Be compassionate. Compassion is all about doing something kind for someone in need, or someone less privileged than yourself. A brain-imaging study (where scientists peek into people’s brains while they act or think) revealed that people gain as much happiness from watching others give to charity as they do receiving money themselves!
- Think of effective ways that you can make your community or the world a better place by being compassionate. Compassion is a key part of sustainable happiness:
- Tutor, volunteer, or get involved in a church group. Countless children are looking for someone to teach them and act as a role model.

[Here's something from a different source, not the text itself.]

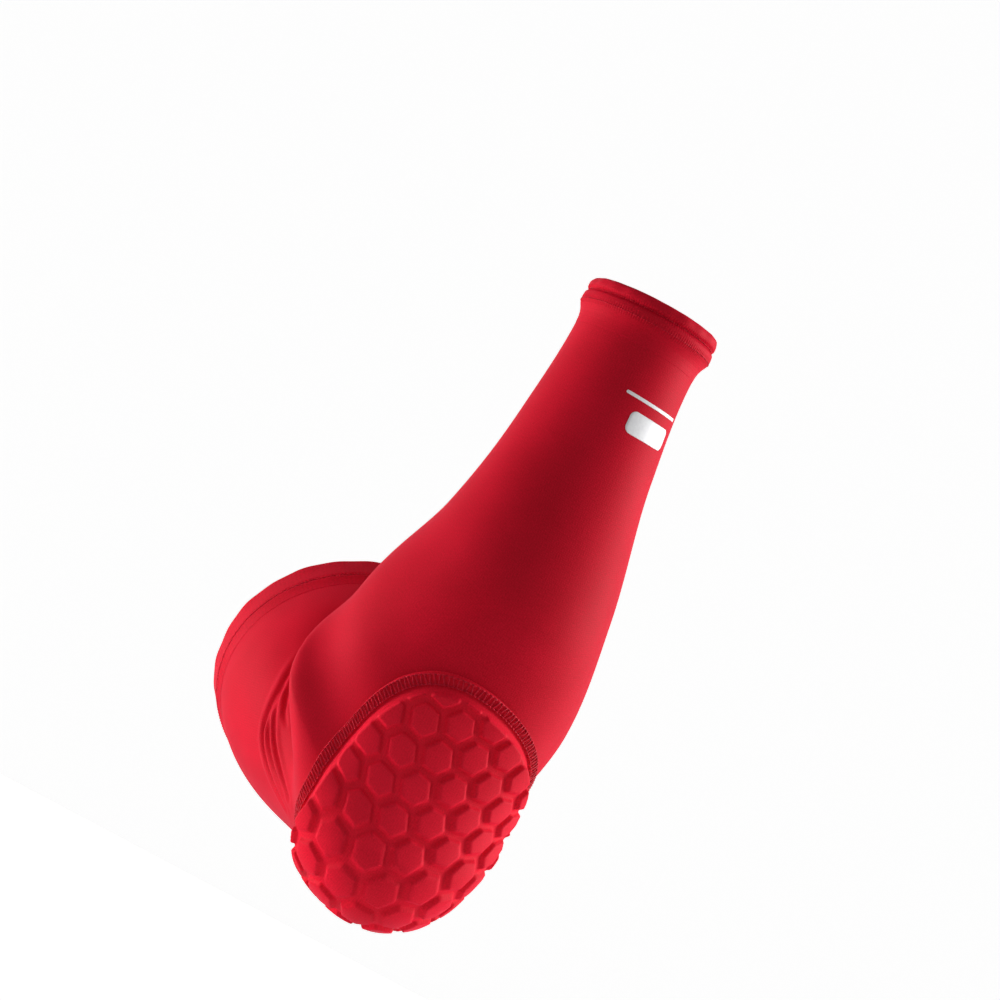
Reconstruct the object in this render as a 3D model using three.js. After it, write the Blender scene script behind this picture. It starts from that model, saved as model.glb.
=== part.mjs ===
// A padded compression arm sleeve in the shape it takes on a bent arm.
// Millimetres. The origin is the wearer's elbow joint, +Z runs up the forearm to the wrist, the elbow
// bends about Y, and the upper arm leaves towards -X. The back of the elbow faces +X and down.
//
// Every layer is built on one curved surface, the outside of the knit. A point on it is given by
// b, the distance along the back of the sleeve from the tip of the elbow (plus = towards the wrist), and
// psi, the angle round the arm from the back of the sleeve (plus = towards +Y).

import * as THREE from 'three';

// ---- Driving sizes -------------------------------------------------------------------------------

const BEND = THREE.MathUtils.degToRad(63.7); // angle inside the bent elbow, forearm to upper arm
const TIP_RADIUS = 25.3; // arc that the back of the elbow turns through
const CROOK_RADIUS = 8; // fold on the inside of the elbow
const CROOK_DEPTH = 33.3; // arc centre to the front of the arm at the crook
const JOINT_INSET = 15; // the elbow joint lies this far in front of the arc's centre
const FOREARM = 231.2; // arc centre to the wrist opening
const UPPER_ARM = 120.6; // arc centre to the upper-arm opening
const HEM_RUN = 18; // straight run at each opening

// Distance from the forearm's axis at these fractions of its length: back, front and half width.
const FOREARM_AT = [0, 0.22, 0.45, 0.72, 1 - HEM_RUN / FOREARM, 1];
const FOREARM_BACK = [TIP_RADIUS, 27, 39.8, 28.2, 24.1, 24.1];
const FOREARM_FRONT = [CROOK_DEPTH, 54, 37.6, 26, 26.2, 26.2];
const FOREARM_SIDE = [41.8, 49.6, 38.9, 29.1, 25.3, 25.3];
const UPPER_AT = [0, 1 - HEM_RUN / UPPER_ARM, 1];
const UPPER_BACK = [TIP_RADIUS, 49.5, 49.5];
const UPPER_FRONT = [CROOK_DEPTH, 54.9, 54.9];
const UPPER_SIDE = [37.9, 54.2, 54.2];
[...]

- Make a microloan. A microloan is when you give someone (usually in the developing world) a very small sum of money for an economic project of their own. Many microloans have 95%+ repayment rates.
- Give a person in need food, clothing or shelter. It’s so basic we often forget to think about it, yet so easy to do.
- Increase the happiness of those around you by giving gifts. This will increase your happiness as well – in fact, the one giving the gift usually feels a larger pulse of dopamine (the neurotransmitter responsible for feeling happiness) than the person receiving the gift!
Have deep, meaningful conversations. A study by a psychologist at the University of Arizona has shown that spending less time participating in small talk and more time in deep, meaningful conversations can increase happiness. So next time you’re beating around the bush with a friend, instead cut right to the chase. You’ll be happier for it.
Find happiness in the job you have now: Many people expect the right job or career to dramatically change their level of happiness. But research makes it clear that your levels of optimism and quality of relationships eclipse the satisfaction gained from your job.
- If you have a positive outlook, you will make the best of any job; and if you have good relationships, you won’t depend on your job for a sense of meaning. You’ll find meaning in interactions with the people you care about. You’ll use your job as a crutch instead of relying on it for meaning.
- This is not to say you shouldn’t aspire to get a job that will make you happier; many people find that being on the right career path is a key determination in their overall happiness. It just means you should understand that the capacity of your job to make you happy is quite small when compared to your outlook and your relationships.
Smile: Science suggests that when you smile, whether you’re happy or not, your mood is elevated. So smile all the time if you can! Smiling is like a feedback loop: smiling reinforces happiness, just as happiness causes smiling. People who smile during painful procedures reported less pain than those who kept their facial features neutral.
Forgive: In a study of college students, an attitude of forgiveness contributed to better cardiovascular health. You could say forgiveness literally heals the heart. While it is unknown how forgiveness directly affects your heart, the study suggests that it may lower the perception of stress.
Make friends. In a 2010 study published by Harvard researchers in American Sociological Review, people who went to church regularly reported greater life satisfaction than those who didn’t. The critical factor was the quality of friendships made in church. Church-goers who lacked close friends there were no happier than people who never went to church. When researchers compared people who had the same number of close friends, those who had close friendsfrom church were more satisfied with their lives.
- The difference is the forming of friendships based on mutual interests and beliefs. So if church is not your thing, consider finding something else you’re deeply passionate about, making friends with those who share similar interests.
- When you interact with people who share your interests, you feel happier due to sensations of reward and well-being. This is because during such interactions, serotonin and dopamine — neurotransmitters responsible for feelings of happiness and relaxation — are released into the body. In other words, your body is designed to feel happier when engaged in social interactions.